The GAO’s decision in Grunley Construction Co., Inc., B-407900 (Apr. 3, 2013) involved a General Services Administration solicitation for the replacement of certain infrastructure at a federal office building. The agency assigned a weakness to Grunley Construction Company’s final proposal, stating that Grunley “did not discuss within their revised technical proposal a shift transition plan,” and that “Grunley’s schedule did not include float, which explicitly does not take into account suspensions of work or demonstrate a proactive approach to unforeseen conditions, high project risk, change orders, and project mutability.”
After the GSA awarded the contract to a competitor, Grunley filed a GAO bid protest. Grunley argued, in part, that contrary to the GSA’s statements, Grunley had in fact provided a shift transition plan and had included float in its schedule. Grunley pointed to specific pages in its proposal containing these items.
Given the chance to respond to Grunley’s contentions, the GSA failed to meaningfully do so. With respect to shift transition, the GAO wrote, “[d]espite the fact that Grunley pursued this issue in detail during this protest, the agency has not meaningfully explained, or even acknowledged, what appears to be an inconsistency in the SSEB Report.” The GAO held, “we cannot find this aspect of the agency’s evaluation to be reasonable . . ..”
Similarly, with respect to float, the GAO wrote that “the agency, in responding to the protester’s arguments, has simply ignored the fact that the protester’s schedule included float in numerous instances . . ..” The GAO sustained Grunley’s protest on this basis (although it denied a separate, unrelated basis of protest).
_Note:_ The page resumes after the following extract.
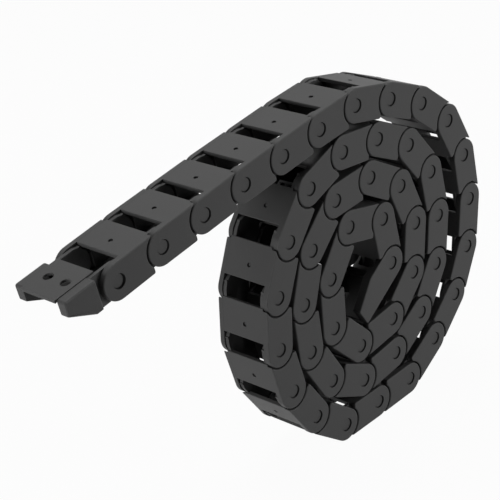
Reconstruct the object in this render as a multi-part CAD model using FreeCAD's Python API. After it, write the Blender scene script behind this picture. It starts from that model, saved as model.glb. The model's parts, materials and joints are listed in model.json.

Grunley’s situation is not uncommon. Agency evaluators sometimes simply miss or misread portions of an offeror’s proposal, resulting in inappropriate weaknesses or deficiencies. The strange thing about the Grunley case is not that the agency misread Grunley’s proposal, but that the agency refused to take corrective action once its mistake was pointed out. In my experience, agencies typically correct mistakes of this kind, rather than hoping that the GAO will allow the agency’s evaluation to stand on the basis of the agency’s “own facts.”